Em 2018, 25,3% da população brasileira vivia com rendimentos inferiores a US$ 5,50 PPC (paridade do poder de compra), aproximadamente R$ 420 mensais, ou cerca de 44% do salário mínimo então vigente. Abrange um universo de cerca de 53 milhões de pessoas, um potencial enorme de gente para a ampliação do mercado e da renda no país. O IBGE também apurou que 6,5% da população recebeu no ano passado rendimento inferior à linha de US$ 1,90 PPC por dia, usada como corte para a definição de pobreza. Equivale a 13,5 milhões de pessoas, superior à população da Bélgica, Grécia e Portugal.
Apesar de ainda ser visto com preconceito, além de sujeito a opiniões sectárias de quem insiste em confundir alhos com bugalhos, o tema da distribuição de renda há muito deixou de limitar-se aos discursos das esquerdas e das igrejas para ganhar os bancos acadêmicos. É apontado hoje como um dos principais motivos do atraso econômico pelo fato objetivo de inviabilizar o aumento da produtividade no país, como destacou Edmar Bacha na conferência da Academia Brasileira de Letras sobre “O que falta ao Brasil?”, em agosto deste ano.

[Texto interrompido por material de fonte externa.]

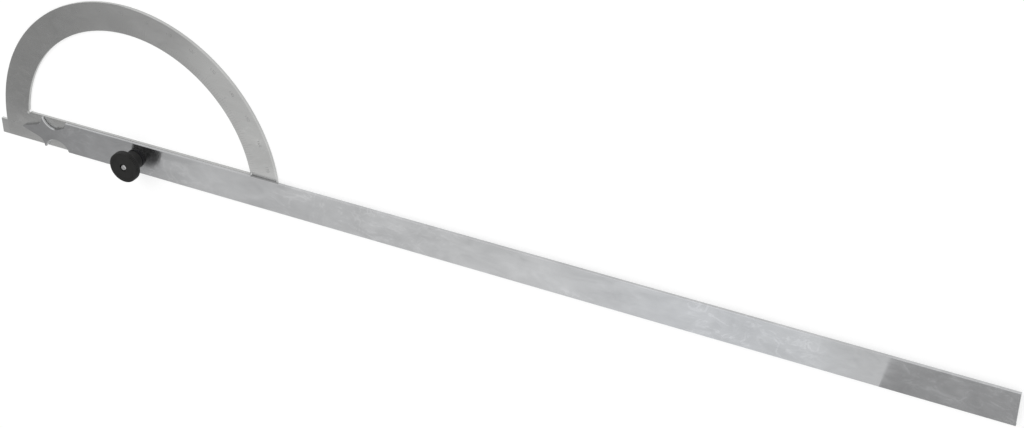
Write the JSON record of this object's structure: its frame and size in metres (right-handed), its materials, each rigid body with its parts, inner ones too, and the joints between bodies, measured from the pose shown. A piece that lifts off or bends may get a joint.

Também o economista Armínio Fraga, ex-presidente do Banco Central, tem se dedicado à análise da questão. “O combate à desigualdade é mais do que um imperativo moral – é condição necessária para a construção e execução de uma agenda de crescimento sustentável e inclusivo”, diz ele no paper “Estado, desigualdade e crescimento”, rechaçando os erros de 1960 e 1970, quando se defendia crescer primeiro para depois distribuir. Para enfatizar a importância da distribuição de renda, Armínio destaca no texto que há 60 anos o PIB per capita brasileiro não cresce em comparação com o dos Estados Unidos, “tendo caído nos últimos 40 anos”. Para ele, uma resposta eficaz ao quadro de estagnação desigual “passa obrigatoriamente por aumento dos investimentos públicos nas grandes áreas sociais: educação, saúde, infraestrutura, saneamento, transportes, segurança e meio ambiente”.
Ignorância, indigência, falta de esgoto, saúde precária e violência nunca foram estímulos para o desenvolvimento, em nenhuma parte do mundo.